▶ Challenge
Copy out each line that includes the word "before".

▶ Stored data
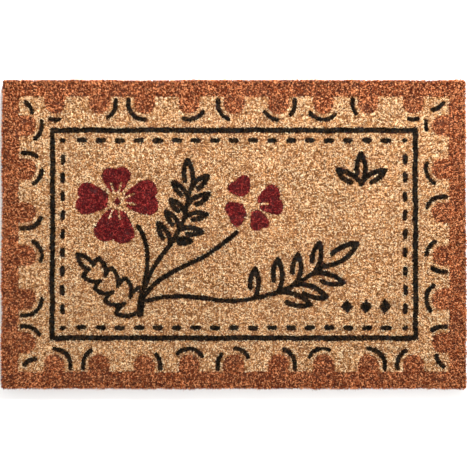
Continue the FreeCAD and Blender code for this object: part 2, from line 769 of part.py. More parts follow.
---
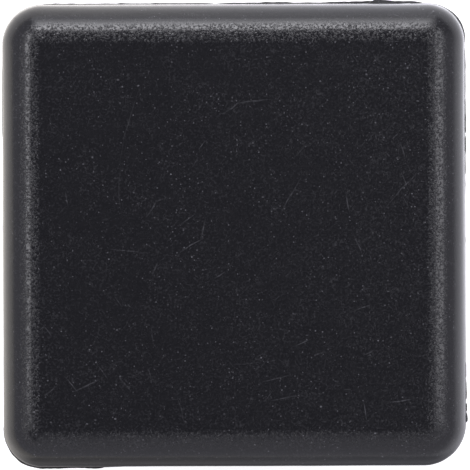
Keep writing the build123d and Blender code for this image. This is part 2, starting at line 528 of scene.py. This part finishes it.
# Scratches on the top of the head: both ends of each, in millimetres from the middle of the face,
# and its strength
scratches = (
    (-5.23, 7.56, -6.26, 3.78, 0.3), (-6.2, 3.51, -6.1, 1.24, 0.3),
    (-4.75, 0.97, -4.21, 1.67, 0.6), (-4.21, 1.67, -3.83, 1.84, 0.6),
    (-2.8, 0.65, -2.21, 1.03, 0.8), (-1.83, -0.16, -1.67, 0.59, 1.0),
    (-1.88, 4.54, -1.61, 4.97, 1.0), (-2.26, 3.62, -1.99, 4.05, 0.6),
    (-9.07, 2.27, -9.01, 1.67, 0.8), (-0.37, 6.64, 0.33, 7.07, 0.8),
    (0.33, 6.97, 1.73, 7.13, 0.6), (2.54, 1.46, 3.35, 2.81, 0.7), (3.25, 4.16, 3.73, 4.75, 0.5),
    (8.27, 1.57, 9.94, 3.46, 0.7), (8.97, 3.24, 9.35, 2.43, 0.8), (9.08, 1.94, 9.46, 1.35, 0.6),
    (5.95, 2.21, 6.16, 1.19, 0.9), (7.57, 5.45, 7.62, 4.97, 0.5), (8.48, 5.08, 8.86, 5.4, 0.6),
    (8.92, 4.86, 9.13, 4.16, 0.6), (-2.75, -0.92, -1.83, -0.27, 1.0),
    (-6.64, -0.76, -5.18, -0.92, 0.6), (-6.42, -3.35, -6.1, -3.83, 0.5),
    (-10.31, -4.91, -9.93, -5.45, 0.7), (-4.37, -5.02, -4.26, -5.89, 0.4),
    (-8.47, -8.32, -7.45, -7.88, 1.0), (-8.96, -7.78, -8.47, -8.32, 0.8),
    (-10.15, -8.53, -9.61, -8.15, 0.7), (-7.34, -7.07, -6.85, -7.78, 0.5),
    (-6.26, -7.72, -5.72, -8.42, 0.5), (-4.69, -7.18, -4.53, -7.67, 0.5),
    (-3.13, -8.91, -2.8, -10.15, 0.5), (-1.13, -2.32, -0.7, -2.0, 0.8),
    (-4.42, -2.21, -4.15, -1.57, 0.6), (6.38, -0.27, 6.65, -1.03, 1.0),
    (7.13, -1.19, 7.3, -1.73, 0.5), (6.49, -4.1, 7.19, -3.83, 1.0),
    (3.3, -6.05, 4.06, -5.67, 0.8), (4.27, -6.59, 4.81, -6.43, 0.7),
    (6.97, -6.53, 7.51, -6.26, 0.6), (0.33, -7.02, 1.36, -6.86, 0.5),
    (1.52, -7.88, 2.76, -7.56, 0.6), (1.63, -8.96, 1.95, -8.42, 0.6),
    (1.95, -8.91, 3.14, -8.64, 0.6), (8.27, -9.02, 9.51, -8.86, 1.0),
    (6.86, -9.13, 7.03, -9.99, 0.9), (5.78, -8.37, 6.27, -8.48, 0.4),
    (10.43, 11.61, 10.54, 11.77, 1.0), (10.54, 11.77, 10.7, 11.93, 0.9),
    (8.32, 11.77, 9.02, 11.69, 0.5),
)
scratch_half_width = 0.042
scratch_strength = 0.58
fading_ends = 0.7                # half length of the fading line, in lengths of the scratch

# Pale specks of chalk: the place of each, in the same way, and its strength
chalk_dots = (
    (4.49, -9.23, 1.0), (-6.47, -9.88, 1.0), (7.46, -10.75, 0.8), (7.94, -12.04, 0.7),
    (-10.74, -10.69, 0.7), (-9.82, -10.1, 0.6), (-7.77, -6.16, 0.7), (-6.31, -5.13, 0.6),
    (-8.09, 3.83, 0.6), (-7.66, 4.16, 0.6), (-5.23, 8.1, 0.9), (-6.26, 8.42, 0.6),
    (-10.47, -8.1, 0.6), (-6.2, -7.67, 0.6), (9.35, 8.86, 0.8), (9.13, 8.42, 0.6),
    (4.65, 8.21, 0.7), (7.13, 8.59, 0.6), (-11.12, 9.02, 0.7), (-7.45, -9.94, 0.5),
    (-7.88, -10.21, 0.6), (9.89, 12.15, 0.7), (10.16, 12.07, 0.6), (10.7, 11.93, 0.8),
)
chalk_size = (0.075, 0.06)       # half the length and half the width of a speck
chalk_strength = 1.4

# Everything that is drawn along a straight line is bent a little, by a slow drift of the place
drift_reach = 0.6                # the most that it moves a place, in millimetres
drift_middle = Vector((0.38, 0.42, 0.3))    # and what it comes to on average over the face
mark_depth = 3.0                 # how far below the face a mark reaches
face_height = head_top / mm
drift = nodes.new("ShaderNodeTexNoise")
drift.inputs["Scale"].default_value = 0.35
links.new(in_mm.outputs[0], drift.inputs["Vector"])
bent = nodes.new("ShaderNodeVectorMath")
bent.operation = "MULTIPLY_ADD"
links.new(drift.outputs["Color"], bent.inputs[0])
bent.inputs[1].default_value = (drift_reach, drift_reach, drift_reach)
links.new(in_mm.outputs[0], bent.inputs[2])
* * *
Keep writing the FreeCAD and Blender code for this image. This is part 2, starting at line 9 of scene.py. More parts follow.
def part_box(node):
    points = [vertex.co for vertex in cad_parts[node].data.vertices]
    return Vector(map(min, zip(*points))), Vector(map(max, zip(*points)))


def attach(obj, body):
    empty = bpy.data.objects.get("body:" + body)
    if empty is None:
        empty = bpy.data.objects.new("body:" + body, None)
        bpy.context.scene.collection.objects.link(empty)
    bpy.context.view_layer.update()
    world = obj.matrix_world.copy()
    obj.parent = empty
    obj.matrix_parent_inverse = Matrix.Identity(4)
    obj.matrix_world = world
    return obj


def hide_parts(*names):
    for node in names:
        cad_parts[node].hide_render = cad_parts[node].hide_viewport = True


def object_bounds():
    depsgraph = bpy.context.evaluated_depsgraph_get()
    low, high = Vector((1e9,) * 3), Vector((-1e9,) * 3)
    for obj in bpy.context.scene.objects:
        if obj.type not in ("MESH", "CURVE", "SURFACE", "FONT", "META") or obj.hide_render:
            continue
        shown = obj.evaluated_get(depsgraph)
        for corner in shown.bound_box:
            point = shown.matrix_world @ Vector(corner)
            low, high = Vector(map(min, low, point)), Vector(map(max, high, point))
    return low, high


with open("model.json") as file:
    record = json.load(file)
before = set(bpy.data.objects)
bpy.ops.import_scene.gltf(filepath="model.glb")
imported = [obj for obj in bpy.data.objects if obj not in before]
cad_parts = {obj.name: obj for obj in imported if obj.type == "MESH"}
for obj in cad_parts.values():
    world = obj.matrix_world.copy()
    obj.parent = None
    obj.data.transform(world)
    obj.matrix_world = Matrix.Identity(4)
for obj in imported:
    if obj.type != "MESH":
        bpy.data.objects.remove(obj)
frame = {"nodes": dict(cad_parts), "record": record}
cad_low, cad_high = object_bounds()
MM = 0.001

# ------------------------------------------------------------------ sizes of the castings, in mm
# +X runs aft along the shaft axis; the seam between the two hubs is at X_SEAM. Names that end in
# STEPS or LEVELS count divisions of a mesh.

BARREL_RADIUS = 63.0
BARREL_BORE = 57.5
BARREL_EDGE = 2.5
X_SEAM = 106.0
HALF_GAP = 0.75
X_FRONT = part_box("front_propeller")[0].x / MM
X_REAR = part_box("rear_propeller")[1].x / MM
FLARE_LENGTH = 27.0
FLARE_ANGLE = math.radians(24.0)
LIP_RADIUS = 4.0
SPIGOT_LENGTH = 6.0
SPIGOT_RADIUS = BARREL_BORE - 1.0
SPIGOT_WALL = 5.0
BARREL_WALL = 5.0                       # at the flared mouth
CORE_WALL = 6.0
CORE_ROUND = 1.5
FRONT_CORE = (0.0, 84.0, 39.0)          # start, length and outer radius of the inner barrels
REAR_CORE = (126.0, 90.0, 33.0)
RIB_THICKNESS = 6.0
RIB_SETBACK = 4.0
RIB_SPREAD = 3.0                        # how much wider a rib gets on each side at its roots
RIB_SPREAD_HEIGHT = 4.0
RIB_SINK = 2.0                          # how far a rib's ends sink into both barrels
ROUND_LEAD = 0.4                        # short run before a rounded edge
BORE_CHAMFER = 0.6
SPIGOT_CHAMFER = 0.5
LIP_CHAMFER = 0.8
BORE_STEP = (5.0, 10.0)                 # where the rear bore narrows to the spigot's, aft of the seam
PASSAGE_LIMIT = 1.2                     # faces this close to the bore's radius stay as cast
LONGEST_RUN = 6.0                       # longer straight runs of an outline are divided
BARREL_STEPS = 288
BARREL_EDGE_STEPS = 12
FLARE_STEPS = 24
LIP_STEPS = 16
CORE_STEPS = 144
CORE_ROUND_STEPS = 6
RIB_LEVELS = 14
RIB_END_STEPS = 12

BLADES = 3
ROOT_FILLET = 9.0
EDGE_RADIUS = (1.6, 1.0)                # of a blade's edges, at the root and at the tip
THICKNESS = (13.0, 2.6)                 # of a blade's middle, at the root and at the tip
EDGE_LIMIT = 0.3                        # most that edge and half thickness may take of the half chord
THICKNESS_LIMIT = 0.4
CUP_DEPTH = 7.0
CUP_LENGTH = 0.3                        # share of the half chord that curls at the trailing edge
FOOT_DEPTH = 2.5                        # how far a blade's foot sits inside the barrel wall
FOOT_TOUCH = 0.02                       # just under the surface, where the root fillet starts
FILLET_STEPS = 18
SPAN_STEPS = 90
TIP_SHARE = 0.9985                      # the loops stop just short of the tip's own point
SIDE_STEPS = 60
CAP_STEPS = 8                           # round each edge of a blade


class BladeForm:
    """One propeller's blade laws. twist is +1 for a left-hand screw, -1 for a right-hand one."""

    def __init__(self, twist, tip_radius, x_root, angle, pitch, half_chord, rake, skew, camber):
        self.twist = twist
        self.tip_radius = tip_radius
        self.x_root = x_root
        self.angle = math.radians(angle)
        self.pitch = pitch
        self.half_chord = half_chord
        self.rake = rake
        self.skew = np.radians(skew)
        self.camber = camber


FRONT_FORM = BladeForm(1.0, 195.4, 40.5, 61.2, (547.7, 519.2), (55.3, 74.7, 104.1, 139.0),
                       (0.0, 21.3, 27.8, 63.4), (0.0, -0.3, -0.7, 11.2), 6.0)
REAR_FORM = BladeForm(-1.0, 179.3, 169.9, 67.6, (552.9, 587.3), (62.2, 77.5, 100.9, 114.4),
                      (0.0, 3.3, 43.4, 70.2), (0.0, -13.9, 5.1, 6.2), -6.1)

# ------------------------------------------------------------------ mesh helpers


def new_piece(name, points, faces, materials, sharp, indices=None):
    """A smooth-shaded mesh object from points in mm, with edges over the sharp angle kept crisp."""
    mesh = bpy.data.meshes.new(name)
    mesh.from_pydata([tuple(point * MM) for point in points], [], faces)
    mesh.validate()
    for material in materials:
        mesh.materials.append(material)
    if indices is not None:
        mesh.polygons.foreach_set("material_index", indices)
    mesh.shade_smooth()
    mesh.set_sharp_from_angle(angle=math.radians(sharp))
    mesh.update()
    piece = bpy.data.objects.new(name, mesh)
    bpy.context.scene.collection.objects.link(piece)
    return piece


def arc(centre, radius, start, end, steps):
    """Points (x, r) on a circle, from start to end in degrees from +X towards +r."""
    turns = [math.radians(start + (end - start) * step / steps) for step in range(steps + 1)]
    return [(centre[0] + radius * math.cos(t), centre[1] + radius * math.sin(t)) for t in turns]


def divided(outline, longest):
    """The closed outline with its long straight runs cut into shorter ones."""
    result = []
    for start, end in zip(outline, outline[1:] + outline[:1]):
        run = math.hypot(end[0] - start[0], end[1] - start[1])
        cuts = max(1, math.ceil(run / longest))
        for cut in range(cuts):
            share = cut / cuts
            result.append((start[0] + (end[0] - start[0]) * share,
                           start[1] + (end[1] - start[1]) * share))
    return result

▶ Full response
before = set(bpy.data.objects)
imported = [obj for obj in bpy.data.objects if obj not in before]
ROUND_LEAD = 0.4                        # short run before a rounded edge